A road trip is one of the top to-do items for American youth. Ever since the automobile was invented, Americans have been drawn to traveling the open road to Anywheresville, USA.
But that lure captivates foreigners as well. For British dream pop duo Still Corners, Anywheresville is located somewhere in the southwestern United States where guitarist Greg Hughes grew up. “We found something out there in the desert,” said Hughes (via press release). “Something in the vast landscapes that went on forever.”
Noted for its desert noir sound, Still Corners still isn’t afraid to let its music build and drift like tumbleweeds on the band’s fifth album, The Last Exit. It’s refreshing on tracks like “White Sands,” where even lead singer Tessa Murray’s soothing vocals seem to actually accompany the hypnotic instrumentals and not the other way around. Murray almost sounds as if she’s wanting to get lost on purpose to see what instead finds her.

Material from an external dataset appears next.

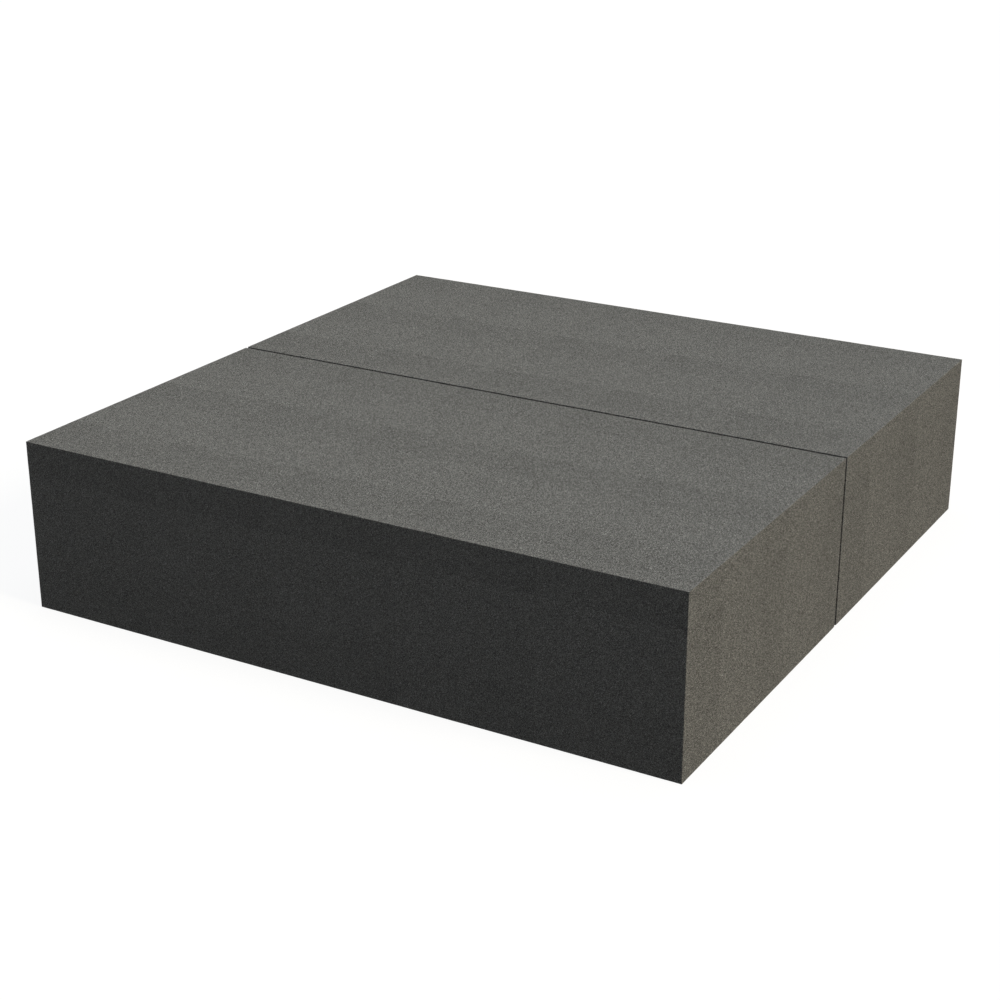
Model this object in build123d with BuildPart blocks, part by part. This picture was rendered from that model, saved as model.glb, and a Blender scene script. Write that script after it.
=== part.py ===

And while this album isn’t overtly nostalgic, there are effectual reminders that unrecognizable voids can wreak havoc on the soul (“Static”). “We’d been touring nonstop for years, but we were forced to pause everything [because of the global pandemic],” explains Murray (via press release). “We thought the album was finished but with the crisis found new inspiration and started writing again.”
Starting with “The Trip” (Strange Pleasures, 2013) and “The Message” (Slow Air, 2018), the enchanting title track concludes what the band calls its Road Trilogy. While much has already been discussed about the trilogy, it’s hard to imagine Still Corners not returning to this part of the world that seemingly provides them such grand inspiration. Hughes recalls it as “this idea that there’s this sort of mysticism in the landscape and we can disappear in that.”
The album’s highlight is the crossover Americana track “Mystery Road” that best encapsulates Still Corners’ allure–lush atmosphere and endless wonder.